##### Supplied entries
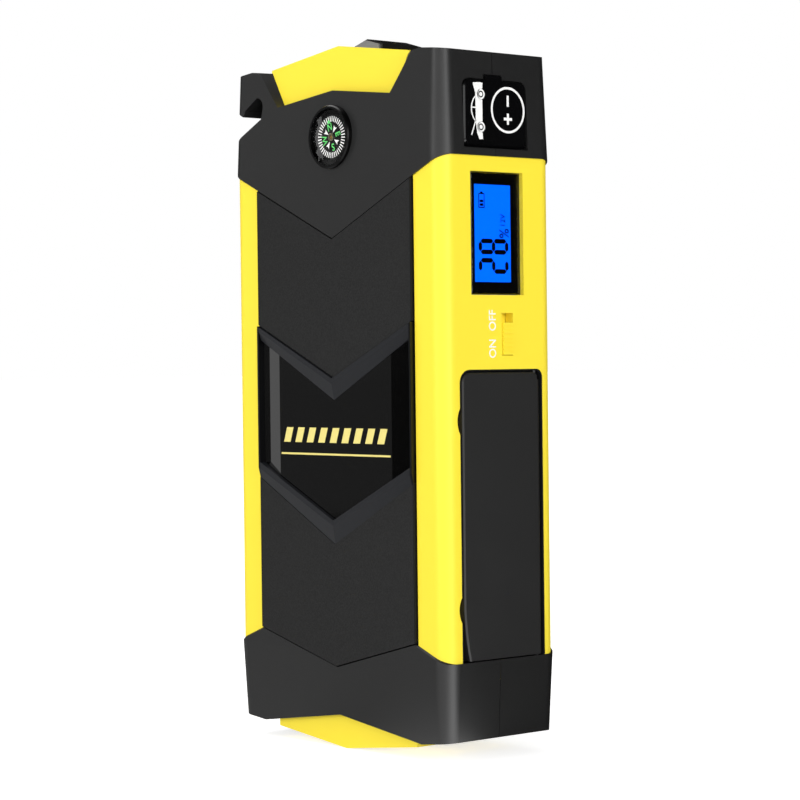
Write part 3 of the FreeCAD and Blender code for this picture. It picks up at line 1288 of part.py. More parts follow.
def torch_lens():
    """Clear roof-shaped pane."""
    body = new_body("torch_lens")
    across = "(torch_half - torch_border - seat_gap)"
    deep = "(torch_long - torch_border - seat_gap)"
    pad(body, "XZ_Plane", f"-{deep}", deep, mirrored([
        ("0", torch_roof("0", "torch_pane")), (across, torch_roof(across, "torch_pane - 0.05")),
        (across, torch_roof(across)), ("0", "torch_peak")]))
    return body


def torch_ends():
    """Bright triangular plates on the front and back of the frame."""
    plates = []
    for start, end in (("-torch_long - torch_end", "-torch_long"), ("torch_long", "torch_long + torch_end")):
        body = doc.addObject("PartDesign::Body", "torch_plate")
        half = "(torch_half - 1)"
        pad(body, "XZ_Plane", start, end, mirrored([
            ("0", "gable_peak + seat_gap"), (half, GABLE.format(x=half) + " + seat_gap"),
            (half, torch_roof(half, "0.3")), ("0", "torch_peak - 0.3")]))
        plates.append(body)
    return group("torch_ends", plates)


def torch_reflector():
    """Bright tray let into the well under the lens."""
    body = new_body("torch_reflector")
    half = "(torch_well - seat_gap)"
    pad(body, "XY_Plane", "reflector_low", "reflector_high", rectangle(f"-{half}", half, f"-{half}", half))
    top = f"({half} - reflector_skin)"
    foot = f"({half} - reflector_skin * 2)"
    loft(body, "Subtractive", "XY_Plane", [
        ("reflector_low + reflector_skin", rectangle(f"-{foot}", foot, f"-{foot}", foot)),
        ("reflector_high", rectangle(f"-{top}", top, f"-{top}", top))], ruled=True)
    return body


def torch_leds():
    """Three surface-mount lamps, each a square body with a raised square lens."""
    floor = "(reflector_low + reflector_skin)"
    lamps = []
    for index in (-1, 0, 1):
        y = f"(led_pitch * {index})"
        base = block("led_base", ("-led_side / 2", "led_side / 2"),
                     (f"{y} - led_side / 2", f"{y} + led_side / 2"), (floor, f"{floor} + led_tall"))
        pane = block("led_pane", ("-led_lens / 2", "led_lens / 2"),
                     (f"{y} - led_lens / 2", f"{y} + led_lens / 2"),
                     (f"{floor} + led_tall / 2", f"{floor} + led_tall + led_rise"))
        lamps.append(combine("Fuse", "led", base, pane))
    return group("torch_leds", lamps)


# ---------------------------------------------------------------- build

def check_and_write():
    """Refuse a failed feature or a bad solid, then write one STEP file for each sub-part."""
    for item in doc.Objects:
        if {"Invalid", "Error"} & set(item.State):
            raise RuntimeError(f"{item.Label}: {item.State}")
    for item in parts:
        if item.Shape.isNull() or not item.Shape.isValid() or not item.Shape.Solids:
            raise RuntimeError(f"{item.Label}: bad shape")
    os.makedirs("parts", exist_ok=True)
    for item in parts:
        item.Shape.exportStep(f"parts/{item.Label}.step")
        box = item.Shape.BoundBox
        print(f"{item.Label:18s} {len(item.Shape.Solids)} solids {item.Shape.Volume:10.1f} mm3 "
              f"x {box.XMin:7.2f} {box.XMax:7.2f} y {box.YMin:7.2f} {box.YMax:7.2f} "
              f"z {box.ZMin:7.2f} {box.ZMax:7.2f}")


def main():
    fill_sheet()
    front_housing()
    rear_housing()
    top_cap("top_cap_front", True)
    top_cap("top_cap_rear", False)
    bottom_cap("bottom_cap_front", True)
    bottom_cap("bottom_cap_rear", False)
    case_screws()
    cutter_blade()
    upper_pad()
    lower_pad()
    rear_pad()
    window_frame()
    window_plate()
    compass_cup()
    compass_card()
    compass_pin()
    compass_lens()
    display_lens()
    display_bezel()
    display_screen()
    switch_knob()
    switch_body()
    port_door()
    port_plate()
    usb_shells()
    usb_tongues()
    power_jack("output_jack", "out_jack_y", "out_jack_r", "out_bore_r")
    power_jack("input_jack", "in_jack_y", "in_jack_r", "in_bore_r")
    jack_pins()
    torch_button()
    circuit_board()
    battery_cells()
    foam_pads()
    battery_straps()
    jump_socket()
    jump_contacts()
    socket_cover()
    torch_bezel()
    torch_lens()
    torch_ends()
    torch_reflector()
    torch_leds()
    doc.recompute()
    check_and_write()


main()
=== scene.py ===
"""Looks of a car jump starter pack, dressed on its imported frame.

The frame brings every rigid piece. This script gives each its finish and adds what is printed or
plated on them: the compass dial, the display's segments, the switch lettering and the socket marks.
"""
import logging
import math
from dataclasses import dataclass, field
from enum import Enum
from typing import ClassVar

import bmesh
import bpy
from mathutils import Matrix, Vector


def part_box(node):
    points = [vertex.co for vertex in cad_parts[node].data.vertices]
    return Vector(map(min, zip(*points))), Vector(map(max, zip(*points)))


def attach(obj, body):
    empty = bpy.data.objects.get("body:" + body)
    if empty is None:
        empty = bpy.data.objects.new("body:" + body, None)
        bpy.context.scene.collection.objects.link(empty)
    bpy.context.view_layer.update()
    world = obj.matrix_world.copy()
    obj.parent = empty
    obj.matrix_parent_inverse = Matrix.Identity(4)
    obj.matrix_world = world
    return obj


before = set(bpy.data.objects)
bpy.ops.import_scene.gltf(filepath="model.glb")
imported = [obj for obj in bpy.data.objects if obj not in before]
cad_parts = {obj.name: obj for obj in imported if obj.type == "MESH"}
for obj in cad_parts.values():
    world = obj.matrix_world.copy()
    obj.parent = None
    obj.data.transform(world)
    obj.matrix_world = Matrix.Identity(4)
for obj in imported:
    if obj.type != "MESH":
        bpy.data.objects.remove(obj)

LOG = logging.getLogger("jump_starter_pack")
MM = 0.001
STAND_OFF = 0.01
CAPITAL_SHARE = 0.7
LETTER_BOLDNESS = 0.012
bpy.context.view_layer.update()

Colour = tuple[float, float, float]
Point = tuple[float, float]
Triple = tuple[float, float, float]
Tree, Node, Socket = bpy.types.NodeTree, bpy.types.Node, bpy.types.NodeSocket
Material, Object = bpy.types.Material, bpy.types.Object


def srgb(red: int, green: int, blue: int) -> Colour:
    """Turn display values into linear ones.

    Args:
        red: Red, 0 to 255.
        green: Green, 0 to 255.
        blue: Blue, 0 to 255.

    Returns:
        The colour in linear light.
    """
    def linear(value: int) -> float:
        """Linear light of one channel."""
        share = value / 255
        return share / 12.92 if share <= 0.04045 else ((share + 0.055) / 1.055) ** 2.4

    return (linear(red), linear(green), linear(blue))


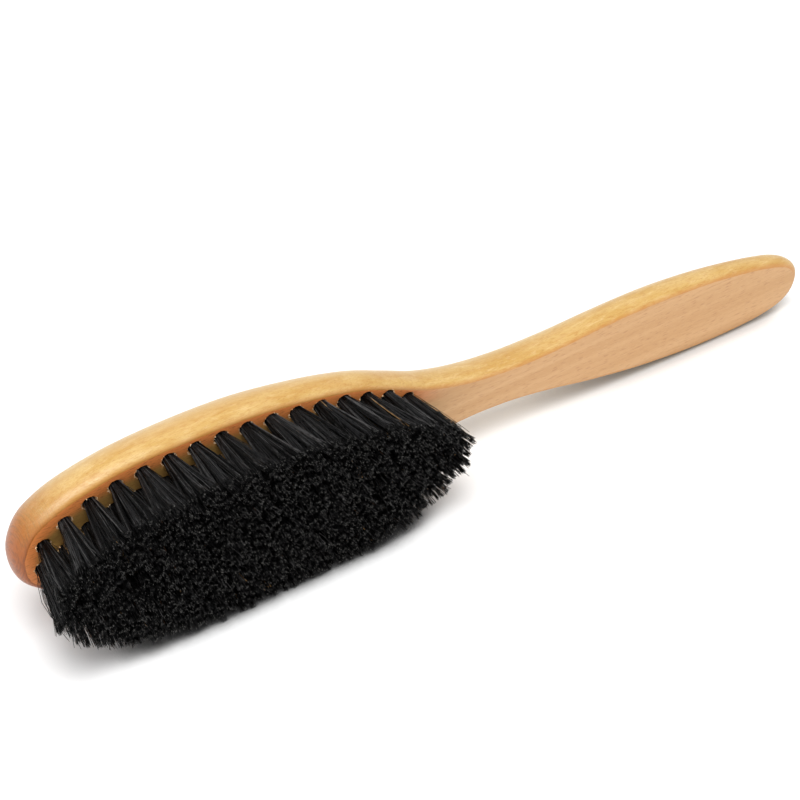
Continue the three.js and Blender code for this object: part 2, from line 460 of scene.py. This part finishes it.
##########
Each line with the string "imported" in it needs to be found and copied.

## Solution for this problem
"""Looks of a car jump starter pack, dressed on its imported frame.
imported = [obj for obj in bpy.data.objects if obj not in before]
cad_parts = {obj.name: obj for obj in imported if obj.type == "MESH"}
for obj in imported:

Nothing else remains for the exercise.